Thanks to a personal connection MTSU Political Economy Research Institute Director Dan Smith has with Lubbock, Texas-based The Remnant Trust, MTSU is the recipient of rare books and manuscripts on loan for University Honors College students to utilize this spring with the annual Honors Lecture Series.
The valuable books and papers include “The Consolation of Philosophy” by Boethius, “Machiavelli the Prince,” rare Bibles, Sir Isaac Newton’s “The Mathematical Principles of Natural Philosophy,” Thomas Paine’s “Common Sense” and more for a lecture series called “Exegesis” — a term Honors College Associate Dean Philip Phillips said is “more usually found in religious studies.”
“But in our case, though, it refers more broadly to ‘the critical explanation or interpretation of texts,’” said Phillips.
Beginning Monday, Jan. 31, the lectures will take place at 3 p.m. every Monday, except March 7 during spring break, through April 4 in Room 106 of the Paul W. Martin Sr. Honors Building.
The lectures have been a staple each fall and spring for more than two decades, featuring topics and presenters from multiple disciplines on and off campus. To view a schedule — with dates, presenters and topics — go here.
“We are using ‘Exegesis’ as a way of pulling together the diverse books from the disciplines of philosophy, economics, biblical/religious studies, physics/astronomy/history of science, early European literature/poetry, political science, women’s studies and history that will be critically discussed by some of our honors residential and Buchanan faculty,” Phillips said.’
“As an MT Engage class, our Honors Lecture Series on ‘Exegesis’ will give students the opportunity to see, touch and even hold most of the rare books that are on loan to us for this purpose by Remnant Trust,” Phillips added. “As a researcher who frequently visits rare books’ libraries and archives, I highly value this sort of firsthand engagement with historical texts.”
Smith said the spring exhibit will feature over 25 rare books and texts written by famous authors such as Edmund Burke, Niccolò Machiavelli, Charles-Louis Montesquieu, Jean-Jacques Rousseau, Adam Smith, Galilei Galileo, Elizabeth Cady Stanton, Isaac Newton, Paine and Voltaire.
“The ‘Exegesis’ lecture series is a once-in-a-lifetime opportunity to visually and physically interact with these texts while learning from academic researchers who have, in some cases, spent a good portion of their scholarly careers wrestling with these classical works,” Smith said. “Reading the classics remains one of the most fruitful ways to develop well-rounded college students with honed critical thinking skills.
“The PERI is excited to continue our successful relationship with The Remnant Trust to host rare book and text exhibits on campus. This year, we partnered with the University Honors College to provide a semester-long experience open to MTSU students, faculty and the broader Middle Tennessee community. The Honors College Lecture Series, ‘Exegesis,’ will host faculty with specialized expertise who will analyze these books and texts on topics including political economy, literature, and science.”

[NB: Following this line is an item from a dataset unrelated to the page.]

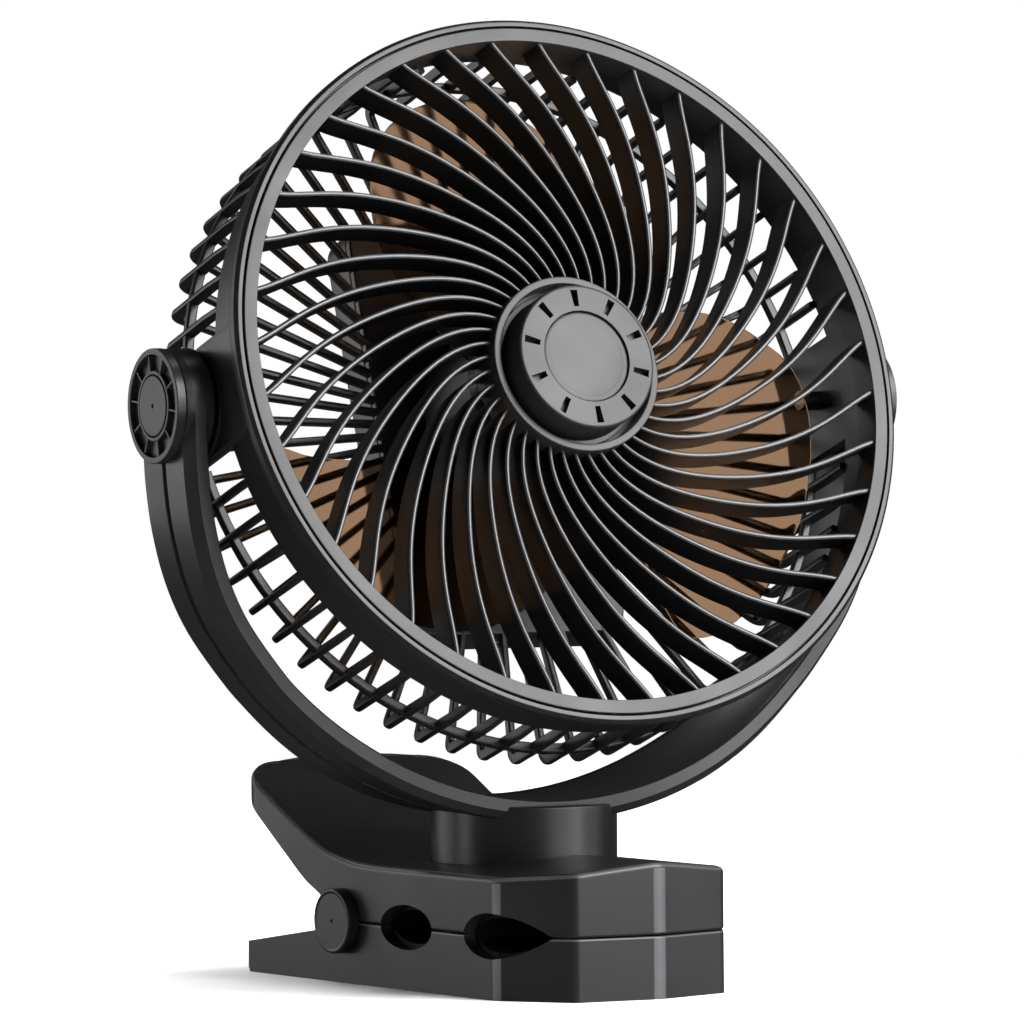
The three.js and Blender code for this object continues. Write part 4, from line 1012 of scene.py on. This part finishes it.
# torsion spring
wire, R = 1.0, 5.4
path3 = []
N = 160
for i in range(N + 1):
    t = rad(262.2 - 1241.4 * i / N)
    path3.append(np.array([-12 + 24 * i / N, 38.1 + R * math.cos(t), 18.9 + R * math.sin(t)]))
f0, f1 = path3[0], path3[-1]
lead0 = [np.array([f0[0], 48.6, 12.2]) * (1 - s) + f0 * s for s in np.linspace(0, 1, 6)[:-1]]
lead1 = [np.array([f1[0], 48.6, 26.2]) * s + f1 * (1 - s) for s in np.linspace(0, 0.7, 6)[1:]]
path3 = lead0 + path3 + lead1
loops = []
for i, p in enumerate(path3):
    a, b = path3[max(0, i - 1)], path3[min(len(path3) - 1, i + 1)]
    d = (b - a) / np.linalg.norm(b - a)
    u_ = np.array([1.0, 0, 0]) - d * d[0]
    u_ /= np.linalg.norm(u_)
    v_ = np.cross(d, u_)
    loops.append([tuple(p + wire * 0.97 * (u_ * math.cos(q) + v_ * math.sin(q))) for q in np.linspace(0, 2 * math.pi, 13)[:-1]])
piece("clamp_spring_fine", loft(loops), ONE, "base", STEEL, ["clamp_spring"])

# ---------------------------------------------------------------- floor and light
def emptyless(name, verts, faces, mat):
    me = bpy.data.meshes.new(name)
    me.from_pydata(verts, [], faces)
    me.materials.append(mat)
    o = bpy.data.objects.new(name, me)
    COL.objects.link(o)
    o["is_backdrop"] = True
    return o


fm = bpy.data.materials.new("floor_white")
fm.use_nodes = True
nt = fm.node_tree
b = nt.nodes["Principled BSDF"]
b.inputs["Roughness"].default_value = 0.8
b.inputs["Specular IOR Level"].default_value = 0.1
tc = node(nt, "ShaderNodeTexCoord")
ns = setin(node(nt, "ShaderNodeTexNoise"), Scale=3.0, Detail=3.0)
nt.links.new(tc.outputs["Object"], ns.inputs["Vector"])
mx = node(nt, "ShaderNodeMix", data_type="RGBA")
mx.inputs[6].default_value = (0.93, 0.93, 0.93, 1)
mx.inputs[7].default_value = (0.95, 0.95, 0.95, 1)
nt.links.new(ns.outputs["Fac"], mx.inputs[0])
nt.links.new(mx.outputs[2], b.inputs["Base Color"])
floor = emptyless("floor", [(1.3 * math.cos(math.pi * i / 48), 1.3 * math.sin(math.pi * i / 48), 0) for i in range(96)], [tuple(range(96))], fm)
floor.visible_glossy = False

world = bpy.data.worlds.new("studio")
bpy.context.scene.world = world
world.use_nodes = True
wt = world.node_tree
bg = wt.nodes["Background"]
lp = node(wt, "ShaderNodeLightPath")
pick = node(wt, "ShaderNodeMath", operation="MAXIMUM")
wt.links.new(lp.outputs["Is Camera Ray"], pick.inputs[0])
wt.links.new(lp.outputs["Is Transmission Ray"], pick.inputs[1])
lev = setin(node(wt, "ShaderNodeMapRange"), To_Min=0.045, To_Max=1.0)
wt.links.new(pick.outputs[0], lev.inputs["Value"])
bg.inputs["Color"].default_value = (1, 1, 1, 1)
wt.links.new(lev.outputs["Result"], bg.inputs["Strength"])


def area(name, at, look, size, power, size_y=None):
    ld = bpy.data.lights.new(name, "AREA")
    ld.energy, ld.size = power, size
    if size_y:
        ld.shape, ld.size_y = "RECTANGLE", size_y
    o = bpy.data.objects.new(name, ld)
    o.location = at
    o.rotation_euler = (Vector(look) - Vector(at)).to_track_quat("-Z", "Y").to_euler()
    COL.objects.link(o)
    return o


area("key", (0.61, -1.13, 0.97), (0, 0, 0.19), 0.95, 25, 0.8)
area("right_panel", (0.50, -1.42, 0.32), (0, 0, 0.12), 1.25, 10.0, 0.8)
area("right_far", (1.30, -0.80, 0.30), (0, 0, 0.10), 0.6, 2.4, 0.8)
area("right_strip", (0.80, -1.16, 0.28), (0, 0, 0.06), 0.16, 2.6, 0.8)
area("left_panel", (-0.78, 1.32, 0.32), (0, 0, 0.12), 0.9, 3.6, 0.9)
area("left_strip", (-1.35, 0.55, 0.30), (0, 0, 0.12), 0.22, 3.4, 0.9)
area("top", (0.62, -0.05, 1.40), (0, 0, 0.15), 0.35, 3.6, 0.5)
area("back_top", (0.0, 1.25, 1.0), (0, 0, 0.15), 0.30, 0.9, 0.30)
sun = bpy.data.lights.new("overhead", "SUN")
sun.energy, sun.angle = 3.4, rad(55)
so = bpy.data.objects.new("overhead", sun)
so.rotation_euler = (rad(6), rad(4), 0)
COL.objects.link(so)
only_floor = bpy.data.collections.new("floor_light")
only_floor.objects.link(floor)
so.light_linking.receiver_collection = only_floor

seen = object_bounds()
rows = lambda bb: [[float(c) for c in p] for p in bb]
{"cad": rows(CAD_BOX), "visual": rows(seen)}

Previous PERI-sponsored exhibits include displays on foundational American documents, human rights and African American history, Smith added.
The Remnant Trust, housed at Texas Tech University, is a public educational foundation sharing a growing collection of manuscripts, first edition and early works dealing with the topics of individual liberty and human dignity. Some of its pieces date as early as 2500 B.C.
The Remnant Trust makes its collection available to colleges, universities and other organizations for use by students, faculty, scholars and the public. People are encouraged to touch, feel and read the originals, including first English translations.
In addition to Smith and Phillips, other faculty presenting lectures during this spring’s series include:
• Honors Dean John Vile.
• Dr. Rebekka King, Department of Philosophy and Religious Studies.
• Dr. Eric Klumpe, Department of Physics and Astronomy.
• Dr. Ennio Piano, Department of Economics and Finance.
• Dr. Joan McRae, Department of World Languages, Literatures and Cultures.
• Dr. Mary Evins, Department of History.
• Ken Paulson, director of the Free Speech Center at MTSU.
Evins is credited with naming the series “Exegesis.”
Mainly a class for students, the lectures are also free and open to the public. Seating is limited, however, and Phillips said the Honors College “urges caution and strongly encourages people to wear masks, wash (their) hands and be careful when touching the books.”
An MTSU parking map is available at https://bit.ly/MTSUParking. Off-campus visitors can get a one-day permit at https://mtsu.edu/parking/visit.php or park free in the university’s Rutherford Boulevard Lot and ride the Raider Xpress shuttle to the Honors Building at 1737 Blue Raider Drive.
The manuscripts will be displayed in the Honors College Dean’s Suite, Room 205, for public viewing, said Tatum Hochstetler, Honors College coordinator. She added that the texts on display will be rotated weekly, depending on the lecture series topic.